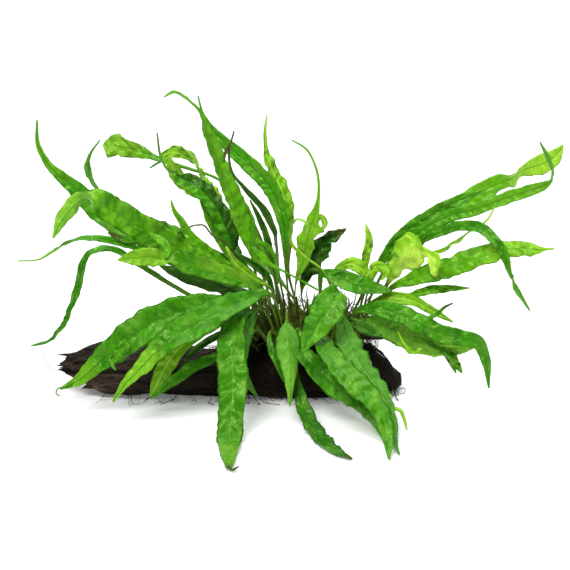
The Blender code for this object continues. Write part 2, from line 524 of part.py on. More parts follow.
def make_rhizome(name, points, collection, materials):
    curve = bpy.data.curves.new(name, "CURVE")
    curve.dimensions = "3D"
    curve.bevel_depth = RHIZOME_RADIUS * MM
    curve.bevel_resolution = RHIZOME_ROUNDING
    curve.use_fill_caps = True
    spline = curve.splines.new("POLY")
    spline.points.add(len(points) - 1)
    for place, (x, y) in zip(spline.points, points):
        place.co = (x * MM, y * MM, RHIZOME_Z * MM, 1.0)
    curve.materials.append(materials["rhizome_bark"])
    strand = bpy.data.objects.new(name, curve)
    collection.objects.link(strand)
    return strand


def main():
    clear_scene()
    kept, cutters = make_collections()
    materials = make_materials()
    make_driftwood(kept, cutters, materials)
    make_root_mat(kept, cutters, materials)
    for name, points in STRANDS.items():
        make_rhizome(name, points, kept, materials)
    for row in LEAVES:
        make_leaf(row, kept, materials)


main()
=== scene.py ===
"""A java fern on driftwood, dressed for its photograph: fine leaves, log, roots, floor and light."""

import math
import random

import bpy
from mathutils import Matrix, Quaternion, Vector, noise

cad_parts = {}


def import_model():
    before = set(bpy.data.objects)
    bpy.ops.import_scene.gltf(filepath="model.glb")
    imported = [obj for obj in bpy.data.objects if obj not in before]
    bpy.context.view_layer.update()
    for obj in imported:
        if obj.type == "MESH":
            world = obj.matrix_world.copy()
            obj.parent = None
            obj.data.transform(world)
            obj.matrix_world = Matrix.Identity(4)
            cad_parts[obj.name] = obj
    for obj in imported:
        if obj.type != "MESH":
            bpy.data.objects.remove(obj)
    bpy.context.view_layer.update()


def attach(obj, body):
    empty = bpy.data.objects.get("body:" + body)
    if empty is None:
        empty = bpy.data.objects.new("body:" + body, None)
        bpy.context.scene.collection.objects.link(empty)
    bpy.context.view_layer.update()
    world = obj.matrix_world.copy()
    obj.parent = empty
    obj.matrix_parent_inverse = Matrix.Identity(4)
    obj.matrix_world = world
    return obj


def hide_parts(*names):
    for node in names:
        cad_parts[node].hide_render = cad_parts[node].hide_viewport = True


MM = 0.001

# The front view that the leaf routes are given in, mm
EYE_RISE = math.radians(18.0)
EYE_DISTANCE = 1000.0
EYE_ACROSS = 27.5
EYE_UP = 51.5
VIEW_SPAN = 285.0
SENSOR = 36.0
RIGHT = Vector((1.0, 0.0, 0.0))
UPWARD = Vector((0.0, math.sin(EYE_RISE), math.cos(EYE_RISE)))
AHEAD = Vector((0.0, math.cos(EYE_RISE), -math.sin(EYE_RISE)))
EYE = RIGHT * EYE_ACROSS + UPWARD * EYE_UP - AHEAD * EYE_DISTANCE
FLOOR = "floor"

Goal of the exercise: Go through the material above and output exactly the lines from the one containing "for name, points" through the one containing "obj.data.transform(world)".

Solution for this problem:
    for name, points in STRANDS.items():
        make_rhizome(name, points, kept, materials)
    for row in LEAVES:
        make_leaf(row, kept, materials)


main()
=== scene.py ===
"""A java fern on driftwood, dressed for its photograph: fine leaves, log, roots, floor and light."""

import math
import random

import bpy
from mathutils import Matrix, Quaternion, Vector, noise

cad_parts = {}


def import_model():
    before = set(bpy.data.objects)
    bpy.ops.import_scene.gltf(filepath="model.glb")
    imported = [obj for obj in bpy.data.objects if obj not in before]
    bpy.context.view_layer.update()
    for obj in imported:
        if obj.type == "MESH":
            world = obj.matrix_world.copy()
            obj.parent = None
            obj.data.transform(world)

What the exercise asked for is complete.